Collected material.
▬▬▬▬▬▬

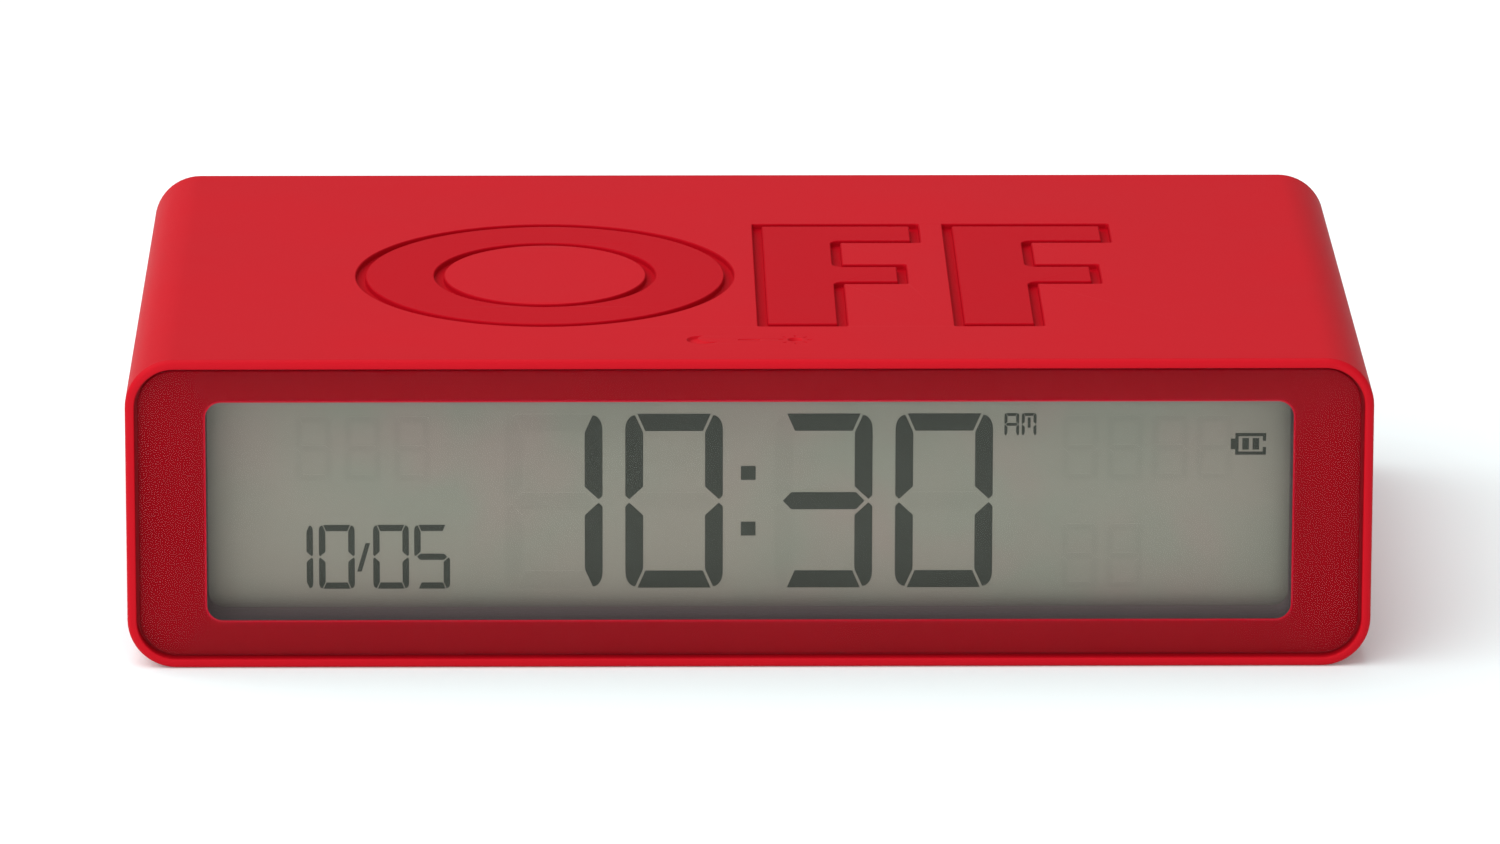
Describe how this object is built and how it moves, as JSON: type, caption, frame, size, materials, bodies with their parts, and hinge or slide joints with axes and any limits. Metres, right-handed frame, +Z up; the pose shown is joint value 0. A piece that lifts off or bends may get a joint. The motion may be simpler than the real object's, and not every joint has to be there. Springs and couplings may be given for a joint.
{
  "type": "travel alarm clock",
  "caption": "Flat block-shaped travel alarm clock with a wide LCD, a rubber sleeve with grooved legends, a rear battery door and push buttons.",
  "frame": {"origin": "centre of the underside", "axes": "+X right as one faces the display, -Y towards the viewer (the display is at -Y), +Z up"},
  "size_m": [0.086, 0.054, 0.022],
  "materials": {
    "sleeve_rubber": "satin soft-touch",
    "casing_plastic": "matte",
    "lens_acrylic": "polished, clear",
    "mask_print": "gloss, printed on the back",
    "adhesive_tape": "matte",
    "gasket_foam": "matte foam",
    "polariser_film": "matte film",
    "display_glass": "clear",
    "reflector_film": "matte film",
    "frame_plastic": "matte",
    "guide_acrylic": "frosted",
    "led_body": "gloss",
    "zebra_rubber": "matte",
    "board_green": "solder mask",
    "epoxy_black": "gloss",
    "part_metal": "plain",
    "ceramic_chip": "fired",
    "resistor_black": "gloss",
    "sensor_plastic": "matte",
    "copper_sheet": "plain",
    "cover_plastic": "fine texture",
    "bay_plastic": "matte",
    "cell_jacket": "printed sleeve",
    "spring_steel": "nickel plated",
    "lead_red": "vinyl",
    "lead_black": "vinyl",
    "ribbon_grey": "vinyl",
    "switch_plastic": "matte",
    "button_plastic": "satin",
    "screw_steel": "plain"
  },
  "bodies": {
    "root": {"outer_sleeve": "sleeve_rubber", "casing": "casing_plastic", "front_lens": "lens_acrylic", "window_mask": "mask_print", "lens_tape": "adhesive_tape", "display_gasket": "gasket_foam", "lcd_polariser": "polariser_film", "lcd_glass": "display_glass", "lcd_reflector": "reflector_film", "display_frame": "frame_plastic", "light_guide": "guide_acrylic", "backlight_led": "led_body", "zebra_strips": "zebra_rubber", "main_board": "board_green", "chip_blob": "epoxy_black", "quartz_crystal": "part_metal", "chip_capacitors": "ceramic_chip", "chip_resistors": "resistor_black", "tilt_case": "sensor_plastic", "buzzer_case": "sensor_plastic", "piezo_disc": "copper_sheet", "touch_plate_top": "copper_sheet", "touch_plate_bottom": "copper_sheet", "touch_contacts": "copper_sheet", "rear_cover": "cover_plastic", "battery_bay": "bay_plastic", "battery_cell": "cell_jacket", "battery_cap": "part_metal", "plus_contact": "spring_steel", "spring_contact": "spring_steel", "lead_red": "lead_red", "lead_black": "lead_black", "button_board_right": "board_green", "button_board_left": "board_green", "ribbon_right": "ribbon_grey", "ribbon_left": "ribbon_grey", "tact_switches": "switch_plastic", "cover_screws": "screw_steel", "board_screws": "screw_steel", "button_board_screws": "screw_steel", "bay_screws": "screw_steel"},
    "battery_door": {"battery_door": "cover_plastic"},
    "tilt_ball": {"tilt_ball": "part_metal"},
    "button_minus": {"button_minus": "button_plastic", "plunger_minus": "switch_plastic"},
    "button_plus": {"button_plus": "button_plastic", "plunger_plus": "switch_plastic"},
    "button_alarm": {"button_alarm": "button_plastic", "plunger_alarm": "switch_plastic"},
    "button_set": {"button_set": "button_plastic", "plunger_set": "switch_plastic"}
  },
  "joints": [
    {"name": "press_minus", "type": "slide", "parent": "root", "child": "button_minus", "axis": [0, -1, 0], "range_m": [0, 0.0005], "stiffness_N_per_m": 400, "springref_m": -0.0005},
    {"name": "press_plus", "type": "slide", "parent": "root", "child": "button_plus", "axis": [0, -1, 0], "range_m": [0, 0.0005], "stiffness_N_per_m": 400, "springref_m": -0.0005},
    {"name": "press_alarm", "type": "slide", "parent": "root", "child": "button_alarm", "axis": [0, -1, 0], "range_m": [0, 0.0005], "stiffness_N_per_m": 400, "springref_m": -0.0005},
    {"name": "press_set", "type": "slide", "parent": "root", "child": "button_set", "axis": [0, -1, 0], "range_m": [0, 0.0005], "stiffness_N_per_m": 400, "springref_m": -0.0005},
    {"name": "door_hinge", "type": "hinge", "parent": "root", "child": "battery_door", "pos_m": [0, 0.02675, 0.00475], "axis": [-1, 0, 0], "range_deg": [0, 75]},
    {"name": "ball_drop", "type": "slide", "parent": "root", "child": "tilt_ball", "axis": [0, 0, 1], "range_m": [0, 0.0016]}
  ]
}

▬▬▬▬▬▬

What to produce. Output the lines above verbatim and in full.

Output for this task.
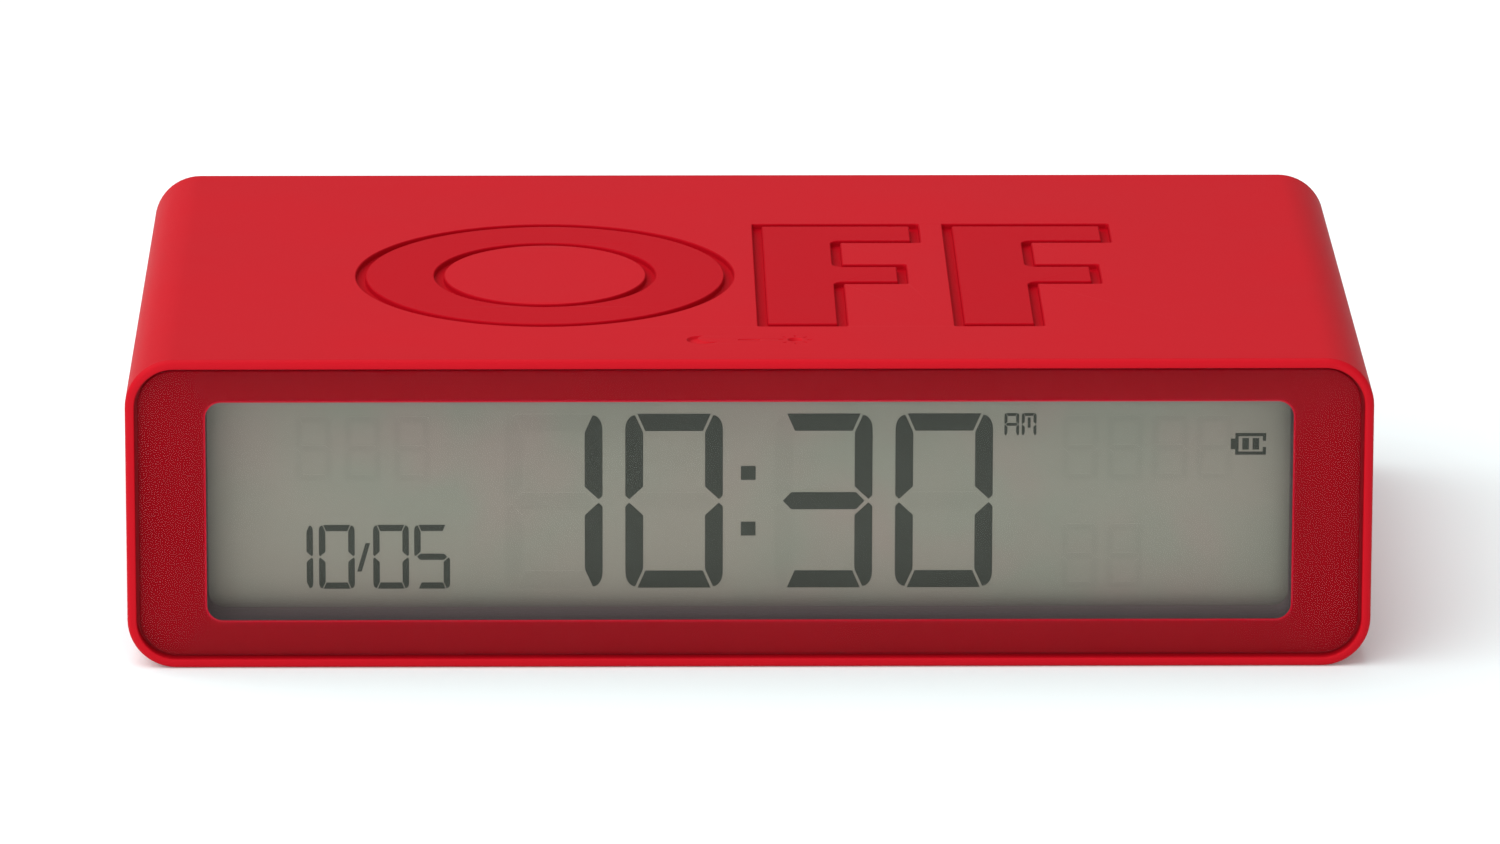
Describe how this object is built and how it moves, as JSON: type, caption, frame, size, materials, bodies with their parts, and hinge or slide joints with axes and any limits. Metres, right-handed frame, +Z up; the pose shown is joint value 0. A piece that lifts off or bends may get a joint. The motion may be simpler than the real object's, and not every joint has to be there. Springs and couplings may be given for a joint.
{
  "type": "travel alarm clock",
  "caption": "Flat block-shaped travel alarm clock with a wide LCD, a rubber sleeve with grooved legends, a rear battery door and push buttons.",
  "frame": {"origin": "centre of the underside", "axes": "+X right as one faces the display, -Y towards the viewer (the display is at -Y), +Z up"},
  "size_m": [0.086, 0.054, 0.022],
  "materials": {
    "sleeve_rubber": "satin soft-touch",
    "casing_plastic": "matte",
    "lens_acrylic": "polished, clear",
    "mask_print": "gloss, printed on the back",
    "adhesive_tape": "matte",
    "gasket_foam": "matte foam",
    "polariser_film": "matte film",
    "display_glass": "clear",
    "reflector_film": "matte film",
    "frame_plastic": "matte",
    "guide_acrylic": "frosted",
    "led_body": "gloss",
    "zebra_rubber": "matte",
    "board_green": "solder mask",
    "epoxy_black": "gloss",
    "part_metal": "plain",
    "ceramic_chip": "fired",
    "resistor_black": "gloss",
    "sensor_plastic": "matte",
    "copper_sheet": "plain",
    "cover_plastic": "fine texture",
    "bay_plastic": "matte",
    "cell_jacket": "printed sleeve",
    "spring_steel": "nickel plated",
    "lead_red": "vinyl",
    "lead_black": "vinyl",
    "ribbon_grey": "vinyl",
    "switch_plastic": "matte",
    "button_plastic": "satin",
    "screw_steel": "plain"
  },
  "bodies": {
    "root": {"outer_sleeve": "sleeve_rubber", "casing": "casing_plastic", "front_lens": "lens_acrylic", "window_mask": "mask_print", "lens_tape": "adhesive_tape", "display_gasket": "gasket_foam", "lcd_polariser": "polariser_film", "lcd_glass": "display_glass", "lcd_reflector": "reflector_film", "display_frame": "frame_plastic", "light_guide": "guide_acrylic", "backlight_led": "led_body", "zebra_strips": "zebra_rubber", "main_board": "board_green", "chip_blob": "epoxy_black", "quartz_crystal": "part_metal", "chip_capacitors": "ceramic_chip", "chip_resistors": "resistor_black", "tilt_case": "sensor_plastic", "buzzer_case": "sensor_plastic", "piezo_disc": "copper_sheet", "touch_plate_top": "copper_sheet", "touch_plate_bottom": "copper_sheet", "touch_contacts": "copper_sheet", "rear_cover": "cover_plastic", "battery_bay": "bay_plastic", "battery_cell": "cell_jacket", "battery_cap": "part_metal", "plus_contact": "spring_steel", "spring_contact": "spring_steel", "lead_red": "lead_red", "lead_black": "lead_black", "button_board_right": "board_green", "button_board_left": "board_green", "ribbon_right": "ribbon_grey", "ribbon_left": "ribbon_grey", "tact_switches": "switch_plastic", "cover_screws": "screw_steel", "board_screws": "screw_steel", "button_board_screws": "screw_steel", "bay_screws": "screw_steel"},
    "battery_door": {"battery_door": "cover_plastic"},
    "tilt_ball": {"tilt_ball": "part_metal"},
    "button_minus": {"button_minus": "button_plastic", "plunger_minus": "switch_plastic"},
    "button_plus": {"button_plus": "button_plastic", "plunger_plus": "switch_plastic"},
    "button_alarm": {"button_alarm": "button_plastic", "plunger_alarm": "switch_plastic"},
    "button_set": {"button_set": "button_plastic", "plunger_set": "switch_plastic"}
  },
  "joints": [
    {"name": "press_minus", "type": "slide", "parent": "root", "child": "button_minus", "axis": [0, -1, 0], "range_m": [0, 0.0005], "stiffness_N_per_m": 400, "springref_m": -0.0005},
    {"name": "press_plus", "type": "slide", "parent": "root", "child": "button_plus", "axis": [0, -1, 0], "range_m": [0, 0.0005], "stiffness_N_per_m": 400, "springref_m": -0.0005},
    {"name": "press_alarm", "type": "slide", "parent": "root", "child": "button_alarm", "axis": [0, -1, 0], "range_m": [0, 0.0005], "stiffness_N_per_m": 400, "springref_m": -0.0005},
    {"name": "press_set", "type": "slide", "parent": "root", "child": "button_set", "axis": [0, -1, 0], "range_m": [0, 0.0005], "stiffness_N_per_m": 400, "springref_m": -0.0005},
    {"name": "door_hinge", "type": "hinge", "parent": "root", "child": "battery_door", "pos_m": [0, 0.02675, 0.00475], "axis": [-1, 0, 0], "range_deg": [0, 75]},
    {"name": "ball_drop", "type": "slide", "parent": "root", "child": "tilt_ball", "axis": [0, 0, 1], "range_m": [0, 0.0016]}
  ]
}